Расфокусированный взгляд, намеренное/искусственное раздвоение видимой реальности, отказ от центрального зрения как центрального положения человека в мире — способ существования Буто-танцора.
Куда же бегут ученики, о которых упоминает Мин Танака? В центр. Бегут туда, где существуют предустановленные правила, где есть иерархии и понятно, чему подчиняться, где каждому (отличному от другого) определено место и субъективность каждого участвует в конкурентной гонке за место получше, не замечая, что на самом деле в этом кажущемся различении происходит процесс десубъективации. Идеология дифференций в сущности та же, что и идеология рынка и глобального капитализма.
По словам Б. Гройса, существует, однако, уровень социальной практики, который выводит нас за пределы рыночных обменных отношений. Она недифферентна и не дифференцирует социальное пространство, создавая альтернативную форму социальности, которая базируется на схожести и сходстве. Речь идет об искусственном производстве социальности как сходства.
Схожесть, которую генерирует художник, идет значительно дальше, чем готовность общества, в котором он работает, к такой степени схожести. Это выходит за пределы любого социума, включая человечество как таковое. Возникает «суперсоциальность» — имитирование того, что другие не имитируют, дальнейшее, более радикальное имитирование или поиски еще большего сходства, чем то, к которому готово общество. Из-за этой более социальной, чем принято в самом обществе, позиции художники уподобляются большему числу других, будучи, впрочем, обвиняемы при этом в элитизме. Не-телеологичные художественные практики — те, которые могут осуществляться каждым, их нельзя ни на что обменять, они не участвуют в конкуренции и рыночных отношениях.

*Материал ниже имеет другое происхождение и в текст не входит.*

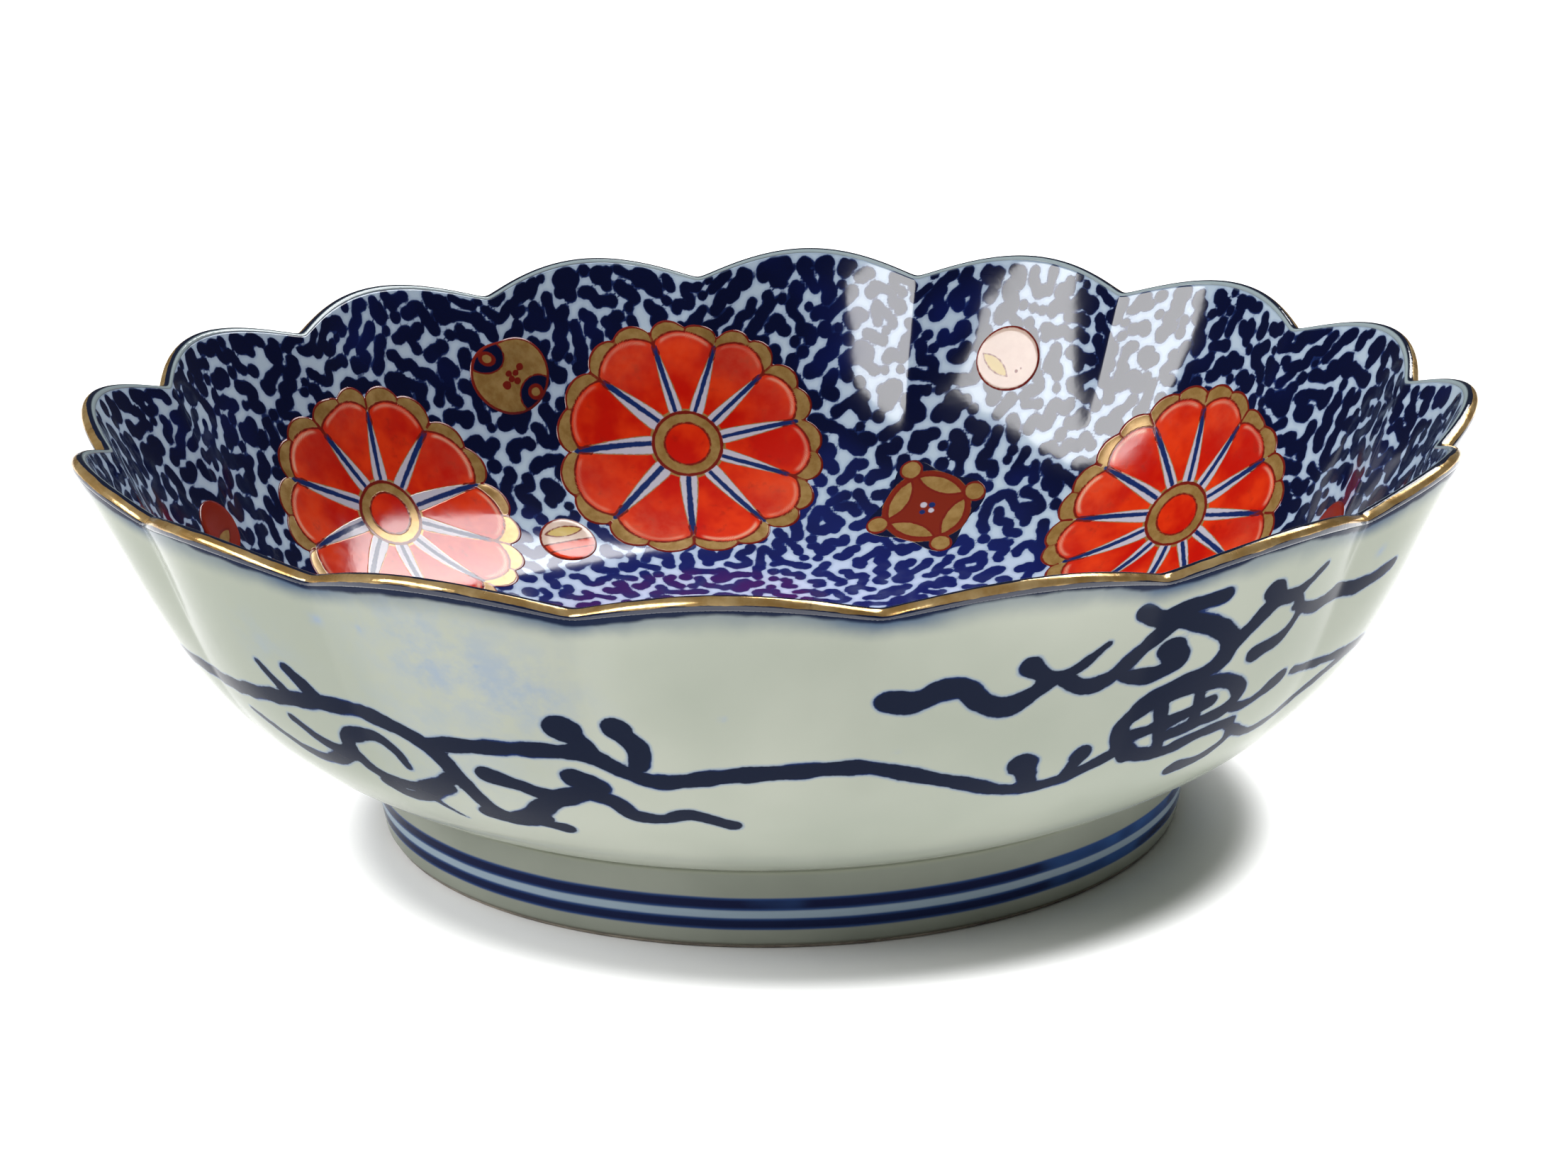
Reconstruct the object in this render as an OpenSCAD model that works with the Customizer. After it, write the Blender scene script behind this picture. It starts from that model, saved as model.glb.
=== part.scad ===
// Lobed serving bowl: a porcelain wall with a scalloped lip on a luted foot ring, with glaze coats,
// a gilded lip and raised overglaze enamels on the inside.
// The axis of the bowl is Z, the table is z = 0, and a lobe is centred on +X.

/* [Bowl] */
// Diameter across two opposite lobes at the lip
lip_d = 250; // [200:1:320]
// Height of the lobe crests above the table
height = 77.5; // [66:0.5:100]
// Number of lobes round the lip
lobes = 16; // [12:2:20]
// How far the lip pulls in where two lobes meet
notch_depth = 5.4; // [2:0.1:7]
// How far the lip dips where two lobes meet
notch_drop = 4.4; // [1:0.1:6]
// Wall thickness at the lip
lip_t = 2.8; // [2.2:0.1:4]
// Thickness of the floor of the well
floor_t = 4; // [3:0.1:6]
// Radius of the flat middle of the well
well_r = 50; // [40:1:54]

/* [Foot ring] */
// Outer diameter of the foot ring where it meets the wall
foot_d = 151; // [140:1:154]
// Height of the foot ring
foot_h = 15; // [10:0.5:18]
// How far the outside of the foot ring leans in from top to bottom
foot_lean = 2.6; // [0:0.1:4]
// Width of the flat edge that the bowl rests on
rest_w = 2.6; // [1.5:0.1:4]
// Width of the foot ring at the top
foot_top_w = 8; // [6:0.5:10]
// Height of the bare porcelain left under the glaze of the foot
bare_h = 0.7;              // height of the bare edge under the foot glaze

/* [Coats] */
// Thickness of the glaze and of the gilding
skin = 0.35; // [0.3:0.05:0.5]
// Height of the enamels above the glaze
enamel_t = 0.3; // [0.2:0.05:0.5]
// How far the enamels melt into the glaze
enamel_sink = 0.1; // [0.05:0.05:0.15]

/* [Enamels] */
// Radius of a flower
flower_r = 29; // [24:0.5:30]

/* [Hidden] */

porcelain_white = [0.86, 0.87, 0.84];
bare_brown = [0.55, 0.42, 0.30];
glaze_outside = [0.72, 0.74, 0.70];
glaze_inside = [0.13, 0.17, 0.42];
gilt = [0.72, 0.55, 0.25];
enamel_red = [0.80, 0.18, 0.08];
enamel_pale = [0.88, 0.72, 0.64];

lip_r = lip_d / 2;
foot_r = foot_d / 2;
floor_z = foot_h + floor_t;
turn_steps = lobes * 6;
outside_steps = 7;
inside_steps = 10;
lip_steps = 4;
round_fn = 96;

// ---- Meridian of the wall ----

// The lip is a half round on the end of the wall, which leans out by lip_lean from upright.
lip_lean = 27;
lip_centre = [lip_r - lip_t / 2, height - lip_t / 2];
function lip_point(a) = lip_centre + lip_t / 2 * [cos(a), sin(a)];

function bezier(p, t) =
    pow(1 - t, 3) * p[0] + 3 * pow(1 - t, 2) * t * p[1] + 3 * (1 - t) * t * t * p[2] + pow(t, 3) * p[3];

// A point a given share of the way across and up from one corner to the opposite one.
function between(from, to, share) = [for (k = [0, 1]) from[k] + share[k] * (to[k] - from[k])];

outside_start = [foot_r, foot_h];
outside_end = lip_point(-lip_lean);
outside_curve = [
    outside_start,
    between(outside_start, outside_end, [0.68, 0.24]),
    between(outside_start, outside_end, [0.71, 0.54]),
    outside_end
];

inside_start = [well_r, floor_z];
inside_end = lip_point(180 - lip_lean);
inside_curve = [
    inside_start,
    between(inside_start, inside_end, [0.70, 0]),
    between(inside_start, inside_end, [0.75, 0.42]),
    inside_end
];

// The glazed surface from the foot, up the outside, over the lip and down the inside to the well.
outside_stations = [for (i = [0 : outside_steps]) bezier(outside_curve, i / outside_steps)];
lip_stations = [for (i = [1 : lip_steps - 1]) lip_point(-lip_lean + 180 * i / lip_steps)];
inside_stations = [for (i = [inside_steps : -1 : 0]) bezier(inside_curve, i / inside_steps)];
stations = concat(outside_stations, lip_stations, inside_stations);
lip_first = outside_steps;
lip_last = outside_steps + lip_steps;
last = len(stations) - 1;

// The way out of the porcelain at a station: level at the foot, upright in the well.
function facing(i) =
    i == 0 ? [1, 0] :
    i == last ? [0, 1] :
    let (d = stations[i + 1] - stations[i - 1]) [d[1], -d[0]] / norm(d);

// The surface of the porcelain under the skin.
core = [for (i = [0 : last]) stations[i] - skin * facing(i)];

// ---- Lobes ----

// 1 in the middle of a lobe and 0 where two lobes meet.
function lobe(a) = abs(cos(lobes * a / 2));

// The flutes fade out down the wall and end above the well.
function flute(z) = pow(max(0, (z - floor_z) / (height - floor_z)), 2);

function swept(p, a) =
    let (
        dip = 1 - lobe(a),
        strength = flute(p[1]),
        r = p[0] - notch_depth * strength * dip,
        z = p[1] - notch_drop * strength * strength * dip
    )
    [r * cos(a), r * sin(a), z];

function ring(p) = [for (k = [0 : turn_steps - 1]) swept(p, 360 * k / turn_steps)];
function flat_list(rows) = [for (row = rows, item = row) item];

// Quads between ring i and ring j of a stack whose rings have n points, from a first index.
function band(i, j, n, first = 0) = [
    for (k = [0 : n - 1])
        let (m = (k + 1) % n)
        each [
            [first + i * n + k, first + j * n + k, first + j * n + m],
            [first + i * n + k, first + j * n + m, first + i * n + m]
        ]
];

// A solid swept round the axis from a closed outline that stays clear of the axis.
module hoop(outline) {
    count = len(outline);
    polyhedron(
        flat_list([for (p = outline) ring(p)]),
        flat_list([for (i = [0 : count - 1]) band(i, (i + 1) % count, turn_steps)])
    );
}

// A solid swept round the axis from an outline that starts and ends on the axis.
module dish(start_z, outline, end_z) {
    count = len(outline);
    start = count * turn_steps;
    polyhedron(
        concat(flat_list([for (p = outline) ring(p)]), [[0, 0, start_z], [0, 0, end_z]]),
        concat(
            flat_list([for (i = [0 : count - 2]) band(i, i + 1, turn_steps)]),
            [for (k = [0 : turn_steps - 1]) [start, k, (k + 1) % turn_steps]],
            [
                for (k = [0 : turn_steps - 1])
                    [start + 1, start - turn_steps + (k + 1) % turn_steps, start - turn_steps + k]
            ]
        )
    );
}

function reversed(items) = [for (i = [len(items) - 1 : -1 : 0]) items[i]];
function part_of(items, from, to) = [for (i = [from : to]) items[i]];
function coat(from, to) = concat(part_of(stations, from, to), reversed(part_of(core, from, to)));

// ---- Body and coats ----

module porcelain_body() {
    color(porcelain_white) dish(foot_h, core, floor_z - skin);
}

module outside_glaze() {
    color(glaze_outside) hoop(coat(0, lip_first));
}

module lip_gilding() {
    color(gilt) hoop(coat(lip_first, lip_last));
}

module inside_glaze() {
    outline = concat(reversed(part_of(core, lip_last, last)), part_of(stations, lip_last, last));
    color(glaze_inside) dish(floor_z - skin, outline, floor_z);
}

foot_outer = foot_r - skin;
foot_inner = foot_outer - foot_top_w;
rest_outer = foot_outer - foot_lean;

module foot_ring() {
    color(bare_brown)
        rotate_extrude($fn = round_fn)
            polygon([
                [rest_outer, 0],
                [foot_outer, foot_h],
                [foot_inner, foot_h],
                [rest_outer - rest_w, 0]
            ]);
}

// The outside face of the foot ring at height z.
function foot_face(z) = rest_outer + foot_lean * z / foot_h;

module foot_glaze() {
    color(glaze_outside)
        rotate_extrude($fn = round_fn)
            polygon([
                [foot_face(bare_h), bare_h],
                [foot_face(bare_h) + skin, bare_h],
                [foot_r, foot_h],
                [foot_outer, foot_h]
            ]);
}

// The inside face of the foot ring at height z.
function recess_face(z) = rest_outer - rest_w + (foot_inner - rest_outer + rest_w) * z / foot_h;

module base_glaze() {
    color(glaze_outside)
        rotate_extrude($fn = round_fn)
            polygon([
                [0, foot_h],
                [0, foot_h - skin],
                [recess_face(foot_h - skin) - skin, foot_h - skin],
                [recess_face(bare_h) - skin, bare_h],
                [recess_face(bare_h), bare_h],
                [foot_inner, foot_h]
            ]);
}

// ---- Enamels on the inside ----

// Distances along the inside surface from the axis, with the radius and height reached there.
way_steps = 60;
way = [for (i = [0 : way_steps]) bezier(inside_curve, i / way_steps)];
reach = [
    for (i = 0, s = well_r; i <= way_steps; s = s + norm(way[min(i + 1, way_steps)] - way[i]), i = i + 1) s
];
radius_table = concat([[0, 0]], [for (i = [0 : way_steps]) [reach[i], way[i][0]]]);
height_table = concat([[0, floor_z]], [for (i = [0 : way_steps]) [reach[i], way[i][1]]]);
function inside_at(s) = [lookup(s, radius_table), lookup(s, height_table)];

// A point of the inside surface near a place, x across and y up the wall, raised by lift.
function on_wall(place, x, y, lift) =
    let (
        s = place[0] + y,
        here = inside_at(s),
        slope = inside_at(s + 1) - inside_at(s - 1),
        raised = here + lift * [-slope[1], slope[0]] / norm(slope)
    )
    swept(raised, place[1] - x / here[0] * 180 / PI);

// A thin raised pad whose edge is outline(angle), with rings to follow the curve of the wall.
module pad(place, edges, rings) {
    n = len(edges);
    function sheet(lift) = [
        for (j = [rings : -1 : 1], k = [0 : n - 1])
            let (a = 360 * k / n, rho = edges[k] * j / rings)
            on_wall(place, rho * cos(a), rho * sin(a), lift)
    ];
    centre = 2 * n * rings;
    polyhedron(
        concat(
            sheet(enamel_t),
            sheet(-enamel_sink),
            [on_wall(place, 0, 0, enamel_t), on_wall(place, 0, 0, -enamel_sink)]
        ),
        concat(
            [for (i = [0 : 1 : rings - 2]) each band(i + 1, i, n)],
            [for (i = [0 : 1 : rings - 2]) each band(i, i + 1, n, n * rings)],
            band(0, rings, n),
            [for (k = [0 : n - 1]) [centre, n * (rings - 1) + k, n * (rings - 1) + (k + 1) % n]],
            [for (k = [0 : n - 1]) [centre + 1, n * (2 * rings - 1) + (k + 1) % n, n * (2 * rings - 1) + k]]
        )
    );
}

// Each petal ends in two small scallops. The flower is turned, and its petals crowd to one side
// by up to bend degrees, as they do when painted by hand.
petal_steps = 6;
crowd_angle = 300;
function flower_edges(petals, turn, bend) = [
    for (k = [0 : petals * petal_steps - 1])
        let (
            b = 360 * k / (petals * petal_steps) - turn,
            a = b - bend * cos(b - crowd_angle)
        )
        flower_r * (0.9 + 0.06 * abs(sin(petals * a / 2)) + 0.04 * abs(sin(petals * a)))
];

disc_n = 24;
function round_edges(r) = [for (k = [0 : disc_n - 1]) r];

// A curved diamond with a knob at each corner, turned a little from upright.
knob_angle = 30;
function diamond_edges(r) = [
    for (k = [0 : disc_n - 1])
        let (a = 360 * k / disc_n)
        r * (0.72 + 0.28 * pow(abs(cos(2 * (a - knob_angle))), 3))
];

module flower(place, petals, turn, bend) {
    color(enamel_red) pad(place, flower_edges(petals, turn, bend), 3);
}

module small_enamel(place, edges, shade) {
    color(shade) pad(place, edges, 2);
}

// Where each enamel sits: the distance along the inside surface, then the angle round the axis.
flowers = [[105.8, 144.2], [110, 104], [103.2, 39.9], [108, 346], [111, 300], [109, 236], [111, 198]];
// The number of petals of each flower, how far it is turned and how far its petals crowd together.
flower_petals = [10, 10, 12, 10, 12, 10, 10];
flower_turns = [3, 5, -14, -6, 20, 11, -14];
flower_bends = [0, 11, 2, 5, -6, 4, 7];
leaf_discs = [[130, 123], [130, 323], [130, 217]];
leaf_disc_r = 9;
pale_discs = [[129.5, 68], [130, 268]];
pale_disc_r = 7;
diamonds = [[94.5, 74], [94.5, 266]];
diamond_r = 13;
two_tones = [[90, 122.5], [90, 322], [90, 217]];
two_tone_r = 6;
side_discs = [[118, 172], [114, 13.5]];
side_disc_r = 6;

porcelain_body();
foot_ring();
outside_glaze();
inside_glaze();
foot_glaze();
base_glaze();
lip_gilding();
for (i = [0 : len(flowers) - 1])
    flower(flowers[i], flower_petals[i], flower_turns[i], flower_bends[i]);
for (i = [0 : len(leaf_discs) - 1])
    small_enamel(leaf_discs[i], round_edges(leaf_disc_r), gilt);
for (i = [0 : len(pale_discs) - 1])
    small_enamel(pale_discs[i], round_edges(pale_disc_r), enamel_pale);
for (i = [0 : len(diamonds) - 1])
    small_enamel(diamonds[i], diamond_edges(diamond_r), gilt);
for (i = [0 : len(two_tones) - 1])
    small_enamel(two_tones[i], round_edges(two_tone_r), enamel_red);
for (i = [0 : len(side_discs) - 1])
    small_enamel(side_discs[i], round_edges(side_disc_r), enamel_red);
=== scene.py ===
from math import cos, pi, radians, sin

import bpy
import numpy as np
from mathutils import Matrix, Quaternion, Vector

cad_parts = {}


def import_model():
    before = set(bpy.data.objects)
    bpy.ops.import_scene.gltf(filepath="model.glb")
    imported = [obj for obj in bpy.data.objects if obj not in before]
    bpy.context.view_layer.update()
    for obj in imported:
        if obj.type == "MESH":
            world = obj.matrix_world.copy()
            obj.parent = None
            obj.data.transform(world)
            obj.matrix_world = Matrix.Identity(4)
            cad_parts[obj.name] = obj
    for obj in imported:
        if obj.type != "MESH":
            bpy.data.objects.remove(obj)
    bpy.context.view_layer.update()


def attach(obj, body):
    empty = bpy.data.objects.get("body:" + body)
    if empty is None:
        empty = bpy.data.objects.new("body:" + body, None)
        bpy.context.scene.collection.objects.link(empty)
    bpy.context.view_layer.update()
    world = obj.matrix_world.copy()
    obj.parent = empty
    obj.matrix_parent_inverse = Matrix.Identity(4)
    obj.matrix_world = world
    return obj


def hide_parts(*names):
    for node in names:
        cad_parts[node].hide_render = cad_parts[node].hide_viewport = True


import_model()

MM = 0.001

# ---- Sizes, in millimetres and degrees: the same driving sizes as the frame ----

LIP_R = 125.0
HEIGHT = 77.5
LOBES = 16
NOTCH_DEPTH = 5.4
NOTCH_DROP = 4.4
CREASE = 0.06              # roundness of the crease between two lobes, as a share of a lobe
LIP_T = 2.8
LIP_LEAN = 27.0
FOOT_R = 75.5
FOOT_H = 15.0
FOOT_LEAN = 2.6
FOOT_TOP_W = 8.0
REST_W = 2.6
BARE_H = 0.7
FOOT_BANDS = ((3.7, 5.9), (7.4, 9.8))
FLOOR_Z = 19.0
WELL_R = 50.0
SKIN = 0.35
ENAMEL_T = 0.28
ENAMEL_SINK = 0.12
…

Возвращаясь к зрению, можно заметить, что центральное зрение, именуемое также форменным, схватывает объект как форму, событие же, всегда будучи движением, происходит на периферии.
Расфокусированный взгляд (собственно, не собранный в точку) действует на тело и сознание таким образом, что форма (и вместе с ней эстетическое, выборочное восприятие) перестает быть доминирующей и уступает место ощущениям (эстезису). Смотря на мир, как на окружность (периферию) нулевого радиуса (точку), получаешь возможность стать сингулярным, столкнуться с чем-то общим, универсальным, недифференцированным — с до-индивидуальной реальностью. «Процесс, создающий сингулярность, имеет неиндивидуальный, до-индивидуальный incipit. Сингулярность укореняется в своей противоположности, происходит от того, что находится среди ее антиподов [...] Кажущаяся близость обращается в максимальную удаленность». Математически, «сингулярность» — это точка, в которой функция стремится к бесконечности или имеет какие-либо иные нерегулярности поведения. Возможно, это то самое, отыскиваемое Д. Агамбеном и прочими, решение вопроса о «профанации диспозитивов, то есть о способе возвращения к всеобщему использованию связанного и выделенного при их посредстве». Не является ли это одной из вариаций способности «вмешаться в процессы субъективации и в сами диспозитивы для выявления в них Не-управляемого, что представляется началом и одновременно точкой исхода всякой политики»?